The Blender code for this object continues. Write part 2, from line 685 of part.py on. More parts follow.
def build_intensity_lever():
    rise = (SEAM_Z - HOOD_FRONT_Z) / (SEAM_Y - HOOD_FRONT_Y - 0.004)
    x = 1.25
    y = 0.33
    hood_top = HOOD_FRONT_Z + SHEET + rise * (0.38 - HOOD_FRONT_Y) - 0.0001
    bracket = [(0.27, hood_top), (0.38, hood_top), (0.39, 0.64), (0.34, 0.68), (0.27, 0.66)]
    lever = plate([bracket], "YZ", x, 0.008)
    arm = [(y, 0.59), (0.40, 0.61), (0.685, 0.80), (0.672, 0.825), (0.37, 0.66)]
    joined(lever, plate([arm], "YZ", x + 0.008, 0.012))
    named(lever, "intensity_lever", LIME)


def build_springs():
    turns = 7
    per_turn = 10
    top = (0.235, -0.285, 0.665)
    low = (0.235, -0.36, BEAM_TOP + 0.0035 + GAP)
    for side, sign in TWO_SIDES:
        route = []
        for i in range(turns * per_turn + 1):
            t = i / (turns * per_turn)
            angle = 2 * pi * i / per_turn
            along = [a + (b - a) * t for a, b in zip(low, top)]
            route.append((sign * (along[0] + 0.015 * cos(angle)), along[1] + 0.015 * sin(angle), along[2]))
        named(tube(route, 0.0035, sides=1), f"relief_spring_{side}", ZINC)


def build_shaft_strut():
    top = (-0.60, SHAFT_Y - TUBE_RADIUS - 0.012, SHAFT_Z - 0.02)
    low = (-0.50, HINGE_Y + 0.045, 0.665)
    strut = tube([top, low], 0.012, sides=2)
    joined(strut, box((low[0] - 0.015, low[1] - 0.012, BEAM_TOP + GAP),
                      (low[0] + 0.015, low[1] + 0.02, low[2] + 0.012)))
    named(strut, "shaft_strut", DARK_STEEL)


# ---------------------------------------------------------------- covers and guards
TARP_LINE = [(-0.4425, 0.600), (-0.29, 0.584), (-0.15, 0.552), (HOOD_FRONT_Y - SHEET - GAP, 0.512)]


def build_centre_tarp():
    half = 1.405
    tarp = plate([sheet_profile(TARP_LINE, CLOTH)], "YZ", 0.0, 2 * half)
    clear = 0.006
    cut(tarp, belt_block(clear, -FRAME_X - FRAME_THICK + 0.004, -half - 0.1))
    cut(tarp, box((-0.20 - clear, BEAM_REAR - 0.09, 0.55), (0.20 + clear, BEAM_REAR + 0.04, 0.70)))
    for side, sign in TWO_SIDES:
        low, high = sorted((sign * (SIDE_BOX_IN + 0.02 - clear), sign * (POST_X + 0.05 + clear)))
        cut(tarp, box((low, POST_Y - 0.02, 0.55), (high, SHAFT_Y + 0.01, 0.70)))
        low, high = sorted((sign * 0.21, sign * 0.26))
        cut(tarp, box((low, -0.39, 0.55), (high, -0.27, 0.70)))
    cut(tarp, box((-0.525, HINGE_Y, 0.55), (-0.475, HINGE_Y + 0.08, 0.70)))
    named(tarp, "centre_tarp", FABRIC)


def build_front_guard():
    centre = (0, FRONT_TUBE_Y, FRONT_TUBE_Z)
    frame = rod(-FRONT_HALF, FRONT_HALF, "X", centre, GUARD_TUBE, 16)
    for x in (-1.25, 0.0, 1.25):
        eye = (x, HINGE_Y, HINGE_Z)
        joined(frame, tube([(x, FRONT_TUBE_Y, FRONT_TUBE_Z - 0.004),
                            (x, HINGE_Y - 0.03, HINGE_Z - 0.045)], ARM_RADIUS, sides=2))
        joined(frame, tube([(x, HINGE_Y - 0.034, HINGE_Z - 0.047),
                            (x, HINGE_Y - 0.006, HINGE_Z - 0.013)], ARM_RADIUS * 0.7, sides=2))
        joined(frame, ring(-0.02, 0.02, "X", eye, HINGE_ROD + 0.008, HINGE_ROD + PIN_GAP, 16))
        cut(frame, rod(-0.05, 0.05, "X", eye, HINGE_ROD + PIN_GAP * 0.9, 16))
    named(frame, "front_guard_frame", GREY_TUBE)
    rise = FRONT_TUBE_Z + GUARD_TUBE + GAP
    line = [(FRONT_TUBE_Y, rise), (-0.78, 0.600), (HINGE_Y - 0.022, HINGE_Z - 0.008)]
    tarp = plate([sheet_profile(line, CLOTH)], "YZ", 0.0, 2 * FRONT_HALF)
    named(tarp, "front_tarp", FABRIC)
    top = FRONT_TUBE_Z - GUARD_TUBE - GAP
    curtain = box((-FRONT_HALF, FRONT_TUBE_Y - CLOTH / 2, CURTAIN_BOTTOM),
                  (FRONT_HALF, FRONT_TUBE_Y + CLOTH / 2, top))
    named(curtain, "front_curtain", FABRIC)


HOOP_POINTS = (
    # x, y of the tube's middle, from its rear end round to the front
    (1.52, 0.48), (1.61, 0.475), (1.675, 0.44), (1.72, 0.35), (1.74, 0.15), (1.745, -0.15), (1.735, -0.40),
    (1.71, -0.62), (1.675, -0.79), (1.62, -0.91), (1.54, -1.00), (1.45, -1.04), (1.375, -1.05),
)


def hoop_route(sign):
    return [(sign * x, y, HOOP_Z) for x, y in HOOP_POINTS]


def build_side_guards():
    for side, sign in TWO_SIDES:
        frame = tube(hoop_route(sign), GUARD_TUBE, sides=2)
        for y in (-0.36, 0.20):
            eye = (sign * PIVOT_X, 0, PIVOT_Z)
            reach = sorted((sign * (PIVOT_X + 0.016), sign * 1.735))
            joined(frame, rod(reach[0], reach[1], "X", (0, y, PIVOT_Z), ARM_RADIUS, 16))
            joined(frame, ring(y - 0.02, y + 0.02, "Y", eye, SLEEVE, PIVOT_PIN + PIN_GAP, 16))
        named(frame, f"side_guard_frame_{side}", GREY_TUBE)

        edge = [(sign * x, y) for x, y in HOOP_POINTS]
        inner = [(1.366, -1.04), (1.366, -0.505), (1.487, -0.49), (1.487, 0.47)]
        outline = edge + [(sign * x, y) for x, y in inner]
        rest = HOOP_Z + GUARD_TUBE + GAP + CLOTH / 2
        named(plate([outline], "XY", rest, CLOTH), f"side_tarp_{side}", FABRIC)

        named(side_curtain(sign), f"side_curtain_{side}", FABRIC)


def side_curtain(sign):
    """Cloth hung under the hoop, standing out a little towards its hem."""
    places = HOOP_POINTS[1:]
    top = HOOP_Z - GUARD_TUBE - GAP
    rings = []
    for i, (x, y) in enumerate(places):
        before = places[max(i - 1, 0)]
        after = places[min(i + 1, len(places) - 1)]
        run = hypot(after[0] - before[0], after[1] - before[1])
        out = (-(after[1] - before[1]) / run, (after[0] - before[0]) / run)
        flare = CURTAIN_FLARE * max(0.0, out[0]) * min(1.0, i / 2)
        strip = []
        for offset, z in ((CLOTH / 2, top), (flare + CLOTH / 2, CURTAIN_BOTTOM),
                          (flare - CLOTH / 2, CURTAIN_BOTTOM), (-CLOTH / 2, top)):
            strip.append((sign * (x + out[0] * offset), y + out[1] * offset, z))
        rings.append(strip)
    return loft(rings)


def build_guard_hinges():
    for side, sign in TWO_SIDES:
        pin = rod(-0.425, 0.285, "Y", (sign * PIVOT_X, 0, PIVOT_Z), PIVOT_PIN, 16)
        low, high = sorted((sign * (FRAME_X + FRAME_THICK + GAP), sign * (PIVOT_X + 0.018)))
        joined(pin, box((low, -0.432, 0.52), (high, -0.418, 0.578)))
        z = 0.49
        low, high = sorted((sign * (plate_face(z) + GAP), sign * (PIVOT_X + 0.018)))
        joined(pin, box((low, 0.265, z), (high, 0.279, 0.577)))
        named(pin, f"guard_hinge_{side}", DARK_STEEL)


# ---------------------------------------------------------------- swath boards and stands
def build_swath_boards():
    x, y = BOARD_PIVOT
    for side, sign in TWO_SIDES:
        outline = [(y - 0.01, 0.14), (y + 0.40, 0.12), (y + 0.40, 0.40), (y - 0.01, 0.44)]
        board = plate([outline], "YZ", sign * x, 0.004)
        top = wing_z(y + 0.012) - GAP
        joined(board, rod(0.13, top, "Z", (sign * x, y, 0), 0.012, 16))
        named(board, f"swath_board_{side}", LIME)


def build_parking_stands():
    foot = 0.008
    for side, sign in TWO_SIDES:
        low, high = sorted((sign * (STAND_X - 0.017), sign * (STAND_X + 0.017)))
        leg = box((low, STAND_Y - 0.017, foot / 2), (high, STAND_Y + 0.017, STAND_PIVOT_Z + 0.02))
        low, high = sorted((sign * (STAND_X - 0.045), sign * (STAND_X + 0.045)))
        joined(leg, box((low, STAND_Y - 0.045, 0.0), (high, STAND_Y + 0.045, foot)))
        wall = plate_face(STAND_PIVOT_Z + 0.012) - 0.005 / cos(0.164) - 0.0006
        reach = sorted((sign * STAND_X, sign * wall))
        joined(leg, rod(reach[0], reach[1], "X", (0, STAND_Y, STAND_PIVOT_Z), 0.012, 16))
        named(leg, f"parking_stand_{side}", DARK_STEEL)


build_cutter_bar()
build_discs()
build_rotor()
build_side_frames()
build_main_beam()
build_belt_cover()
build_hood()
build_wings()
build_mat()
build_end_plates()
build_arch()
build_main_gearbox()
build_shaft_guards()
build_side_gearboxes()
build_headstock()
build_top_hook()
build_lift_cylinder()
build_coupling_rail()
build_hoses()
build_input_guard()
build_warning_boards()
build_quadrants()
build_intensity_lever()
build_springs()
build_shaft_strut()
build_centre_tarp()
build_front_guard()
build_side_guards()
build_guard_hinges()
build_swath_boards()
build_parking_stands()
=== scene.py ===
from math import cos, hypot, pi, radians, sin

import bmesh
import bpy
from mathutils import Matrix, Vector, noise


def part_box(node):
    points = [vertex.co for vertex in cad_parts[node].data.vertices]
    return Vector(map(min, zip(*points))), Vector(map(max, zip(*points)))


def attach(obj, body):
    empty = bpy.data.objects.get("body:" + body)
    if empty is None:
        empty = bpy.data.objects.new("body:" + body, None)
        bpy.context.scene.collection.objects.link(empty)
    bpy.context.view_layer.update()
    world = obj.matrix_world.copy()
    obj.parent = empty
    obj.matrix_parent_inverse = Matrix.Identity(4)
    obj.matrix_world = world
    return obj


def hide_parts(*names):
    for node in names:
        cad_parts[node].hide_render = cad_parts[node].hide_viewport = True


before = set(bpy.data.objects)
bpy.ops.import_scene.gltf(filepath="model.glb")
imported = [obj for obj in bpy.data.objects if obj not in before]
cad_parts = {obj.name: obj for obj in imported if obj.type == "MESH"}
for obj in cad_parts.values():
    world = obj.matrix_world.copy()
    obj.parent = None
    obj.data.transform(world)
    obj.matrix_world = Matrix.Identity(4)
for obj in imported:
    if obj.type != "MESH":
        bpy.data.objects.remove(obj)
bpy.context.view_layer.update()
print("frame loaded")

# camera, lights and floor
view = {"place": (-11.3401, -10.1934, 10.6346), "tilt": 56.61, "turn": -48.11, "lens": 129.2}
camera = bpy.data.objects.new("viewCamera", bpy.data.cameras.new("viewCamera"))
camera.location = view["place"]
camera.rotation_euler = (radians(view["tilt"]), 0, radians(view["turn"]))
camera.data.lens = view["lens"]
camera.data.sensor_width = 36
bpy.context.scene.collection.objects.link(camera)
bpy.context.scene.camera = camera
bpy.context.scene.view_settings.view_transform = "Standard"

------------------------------

Quote nothing but the lines that run from the line containing "build_cutter_bar()" through the line containing "obj.parent = empty", keeping both of them word for word.

#### WRITTEN ANSWER
build_cutter_bar()
build_discs()
build_rotor()
build_side_frames()
build_main_beam()
build_belt_cover()
build_hood()
build_wings()
build_mat()
build_end_plates()
build_arch()
build_main_gearbox()
build_shaft_guards()
build_side_gearboxes()
build_headstock()
build_top_hook()
build_lift_cylinder()
build_coupling_rail()
build_hoses()
build_input_guard()
build_warning_boards()
build_quadrants()
build_intensity_lever()
build_springs()
build_shaft_strut()
build_centre_tarp()
build_front_guard()
build_side_guards()
build_guard_hinges()
build_swath_boards()
build_parking_stands()
=== scene.py ===
from math import cos, hypot, pi, radians, sin

import bmesh
import bpy
from mathutils import Matrix, Vector, noise


def part_box(node):
    points = [vertex.co for vertex in cad_parts[node].data.vertices]
    return Vector(map(min, zip(*points))), Vector(map(max, zip(*points)))


def attach(obj, body):
    empty = bpy.data.objects.get("body:" + body)
    if empty is None:
        empty = bpy.data.objects.new("body:" + body, None)
        bpy.context.scene.collection.objects.link(empty)
    bpy.context.view_layer.update()
    world = obj.matrix_world.copy()
    obj.parent = empty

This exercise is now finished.